Where a line holds the string "parts", return that line.

Records shown
---+---

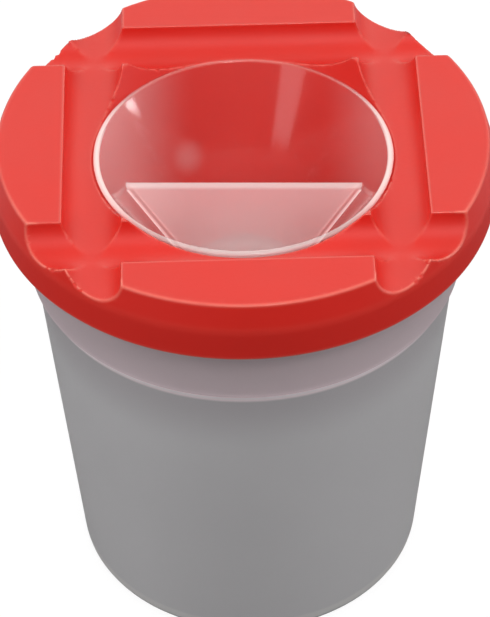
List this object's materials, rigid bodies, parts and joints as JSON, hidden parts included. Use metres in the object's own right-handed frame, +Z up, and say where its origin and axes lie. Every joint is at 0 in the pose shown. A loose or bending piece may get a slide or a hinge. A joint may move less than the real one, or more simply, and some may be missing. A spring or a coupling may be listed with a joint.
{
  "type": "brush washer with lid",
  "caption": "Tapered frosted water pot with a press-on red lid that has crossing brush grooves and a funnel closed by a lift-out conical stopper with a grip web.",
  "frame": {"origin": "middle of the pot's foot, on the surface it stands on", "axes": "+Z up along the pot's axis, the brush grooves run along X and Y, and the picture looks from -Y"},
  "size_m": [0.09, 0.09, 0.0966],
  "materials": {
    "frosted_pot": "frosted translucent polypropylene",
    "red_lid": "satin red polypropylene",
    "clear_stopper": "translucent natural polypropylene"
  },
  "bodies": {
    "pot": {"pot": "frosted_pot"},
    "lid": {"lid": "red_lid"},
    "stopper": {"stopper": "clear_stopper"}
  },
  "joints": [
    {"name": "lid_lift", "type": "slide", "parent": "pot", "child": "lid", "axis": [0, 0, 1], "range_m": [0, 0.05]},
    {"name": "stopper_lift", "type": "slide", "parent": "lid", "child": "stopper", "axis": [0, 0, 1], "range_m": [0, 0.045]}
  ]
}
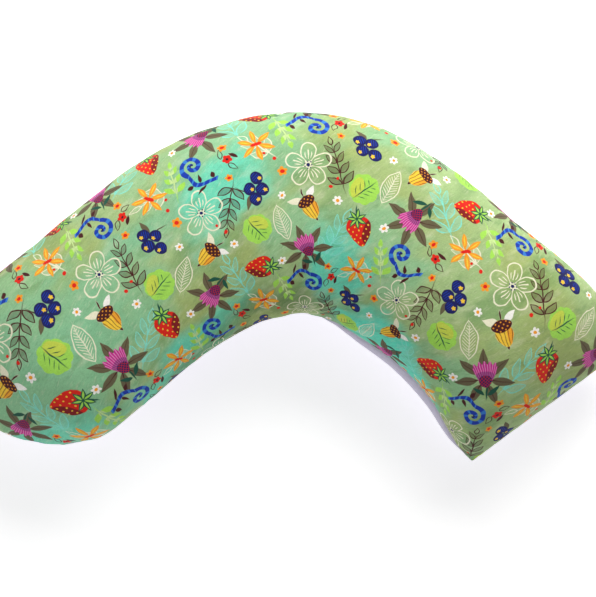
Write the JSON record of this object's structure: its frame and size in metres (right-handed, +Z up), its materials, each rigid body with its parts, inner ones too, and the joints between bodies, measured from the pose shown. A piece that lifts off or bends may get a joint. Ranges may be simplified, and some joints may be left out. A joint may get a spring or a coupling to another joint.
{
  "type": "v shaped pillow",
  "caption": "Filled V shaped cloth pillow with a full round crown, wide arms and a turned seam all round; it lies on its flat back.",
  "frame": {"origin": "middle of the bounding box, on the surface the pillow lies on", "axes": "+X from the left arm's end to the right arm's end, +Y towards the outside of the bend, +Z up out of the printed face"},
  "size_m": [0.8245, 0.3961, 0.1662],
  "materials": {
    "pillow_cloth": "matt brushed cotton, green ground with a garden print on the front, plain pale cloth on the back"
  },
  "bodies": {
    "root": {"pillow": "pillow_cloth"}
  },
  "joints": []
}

---+---

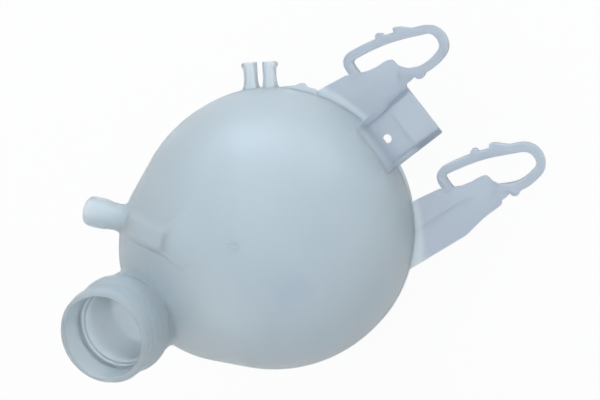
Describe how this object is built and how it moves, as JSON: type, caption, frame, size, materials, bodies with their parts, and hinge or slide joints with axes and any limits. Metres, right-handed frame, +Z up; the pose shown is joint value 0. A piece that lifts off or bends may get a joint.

---+---

Written response
List this object's materials, rigid bodies, parts and joints as JSON, hidden parts included. Use metres in the object's own right-handed frame, +Z up, and say where its origin and axes lie. Every joint is at 0 in the pose shown. A loose or bending piece may get a slide or a hinge. A joint may move less than the real one, or more simply, and some may be missing. A spring or a coupling may be listed with a joint.
Write the JSON record of this object's structure: its frame and size in metres (right-handed, +Z up), its materials, each rigid body with its parts, inner ones too, and the joints between bodies, measured from the pose shown. A piece that lifts off or bends may get a joint. Ranges may be simplified, and some joints may be left out. A joint may get a spring or a coupling to another joint.
Describe how this object is built and how it moves, as JSON: type, caption, frame, size, materials, bodies with their parts, and hinge or slide joints with axes and any limits. Metres, right-handed frame, +Z up; the pose shown is joint value 0. A piece that lifts off or bends may get a joint.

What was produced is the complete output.